Move over, Solana: Aptos becomes the new crypto unicorn

The most recent funding round brought Aptos valuation to over two billion, highlighting investors’ still-present appetite for L1 blockchains.

Aptos logo from the company's website.
Image: aptoslabs.com

As reported by Bloomberg, Aptos Labs, the web3 startup behind the Aptos blockchain, has raised $150m in the last funding round held on Monday, bringing its total valuation to over two billion. The round was led by FTX Ventures and Jump Crypto, with participation from Andreessen Horowitz, Apollo, Franklin Templeton, Griffin Gaming Partners, and Circle Ventures.

Founded less than a year ago, Aptos so far scored $350m of funding, a stunning performance in the wake of crypto winter. But what is even more surprising is that venture capital is still flowing to L1 protocols, as investors’ attention has long shifted to GameFi, tokenization, and metaverse.

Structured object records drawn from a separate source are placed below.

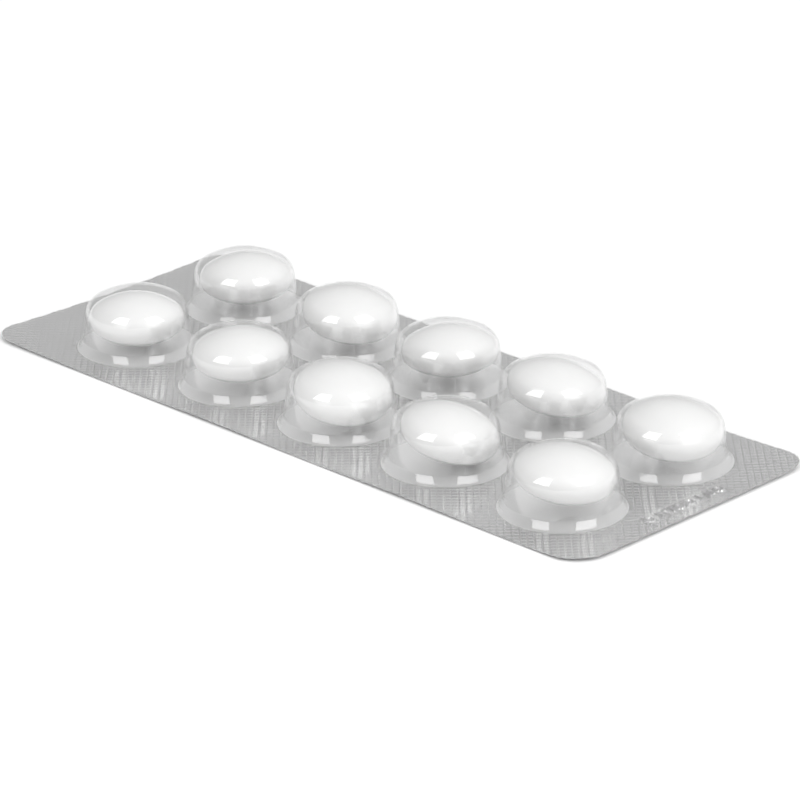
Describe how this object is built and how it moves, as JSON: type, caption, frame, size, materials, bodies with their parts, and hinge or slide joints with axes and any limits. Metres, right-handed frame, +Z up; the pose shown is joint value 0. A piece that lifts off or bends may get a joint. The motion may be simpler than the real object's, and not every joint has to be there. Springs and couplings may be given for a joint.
{
  "type": "blister pack of tablets",
  "caption": "Flat blister pack of round white tablets: a clear thermoformed film with domed pockets, a knurled aluminium lidding foil, and a loose tablet in each pocket.",
  "frame": {"origin": "middle of the pack's outline, on the underside of the lidding foil", "axes": "+X along the pack's length, +Y across it, +Z up through the pockets"},
  "size_m": [0.11, 0.044, 0.0084],
  "materials": {
    "clear_film": "clear gloss, thermoformed PVC",
    "foil": "satin, rolled, with a fine heat-seal knurl",
    "tablet": "polished white film coat over a pressed core"
  },
  "bodies": {
    "root": {"forming_film": "clear_film", "lidding_foil": "foil", "tablet_near_1": "tablet", "tablet_near_2": "tablet", "tablet_near_3": "tablet", "tablet_near_4": "tablet", "tablet_near_5": "tablet", "tablet_far_1": "tablet", "tablet_far_2": "tablet", "tablet_far_3": "tablet", "tablet_far_4": "tablet", "tablet_far_5": "tablet"}
  },
  "joints": []
}
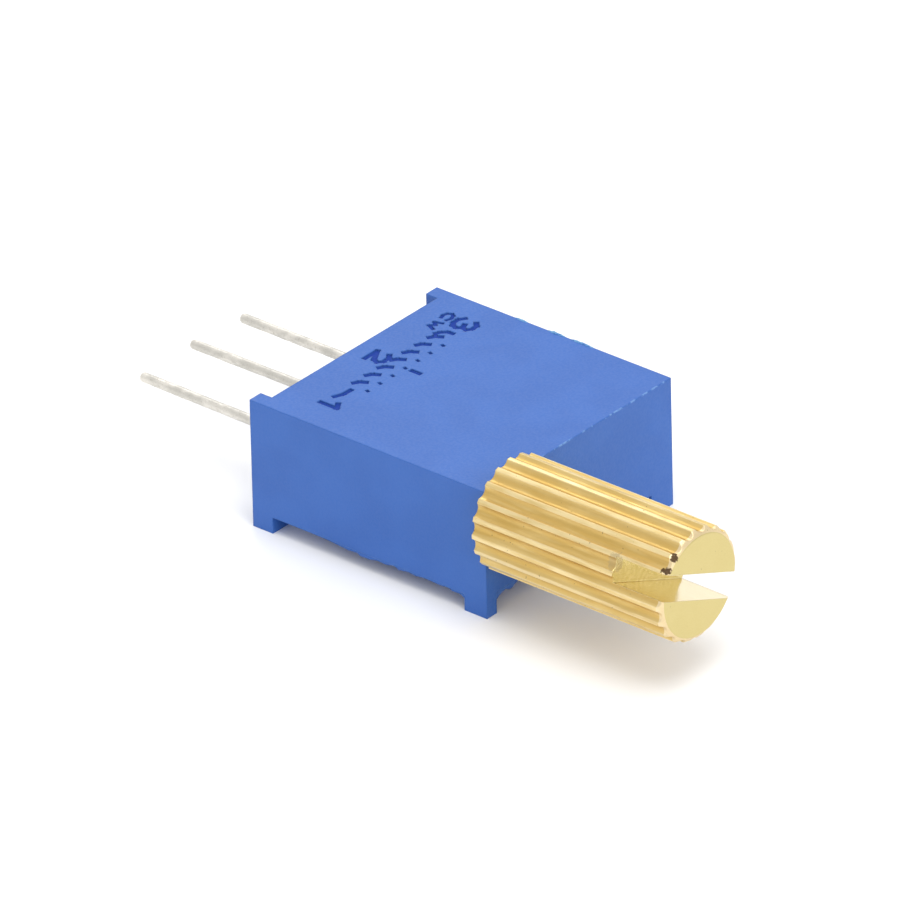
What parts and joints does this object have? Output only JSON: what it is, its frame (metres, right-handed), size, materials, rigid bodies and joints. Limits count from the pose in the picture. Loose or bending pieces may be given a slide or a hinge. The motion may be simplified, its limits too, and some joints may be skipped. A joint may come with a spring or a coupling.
{
  "type": "multi-turn trimmer potentiometer",
  "caption": "Square worm-driven trimmer potentiometer with in-line round terminals and a slotted, knurled brass adjusting shaft.",
  "frame": {"origin": "the middle terminal's axis, in the plane of the rail tips that stand on the board", "axes": "+Y from the board towards the screw end, along the screw; +Z out of the marked face; terminals leave towards -Y"},
  "size_m": [0.0104, 0.0245, 0.0055],
  "materials": {
    "blue_moulding": "satin moulded",
    "blue_resin": "cast resin",
    "brass": "turned",
    "ring_rubber": "matte",
    "clip_steel": "satin",
    "wheel_plastic": "moulded",
    "contact_metal": "rolled sheet",
    "alumina": "fired",
    "track_film": "fired film",
    "conductor_film": "fired film",
    "tinned_wire": "dull tinned",
    "solder": "satin"
  },
  "bodies": {
    "case": {"housing": "blue_moulding", "sealing_resin": "blue_resin", "retainer_clip": "clip_steel", "substrate": "alumina", "resistive_track": "track_film", "collector_track": "conductor_film", "end_conductor_1": "conductor_film", "end_conductor_3": "conductor_film", "terminal_1": "tinned_wire", "terminal_2": "tinned_wire", "terminal_3": "tinned_wire", "solder_1": "solder", "solder_2": "solder", "solder_3": "solder"},
    "screw": {"adjusting_screw": "brass", "knurled_shaft": "brass", "o_ring": "ring_rubber"},
    "wheel": {"worm_wheel": "wheel_plastic", "wiper_spring": "contact_metal"}
  },
  "joints": [
    {"name": "screw_turn", "type": "hinge", "parent": "case", "child": "screw", "pos_m": [0.00356, 0.0135, 0.00104], "axis": [0, 1, 0], "range_deg": [-4500, 4500]},
    {"name": "wheel_turn", "type": "hinge", "parent": "case", "child": "wheel", "pos_m": [0, 0.00495, 0.00104], "axis": [0, 0, 1], "range_deg": [-166.67, 166.67]}
  ],
  "couplings": [
    {"joint": "wheel_turn", "follows": "screw_turn", "ratio": -0.037037}
  ]
}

What perhaps attracted such money to Aptos was its team and promising tech stack.

What is Aptos?

Aptos is a standalone Layer 1 blockchain that bills itself as a faster, more secure, and more scalable alternative to any other L1 chain such as Solana, Ethereum, and Avalanche. The project was launched by former Meta engineers Mo Shaikh and Avery Ching. The duo of founders first worked together on Zuckerberg’s failed crypto projects, Diem blockchain and Novi wallet.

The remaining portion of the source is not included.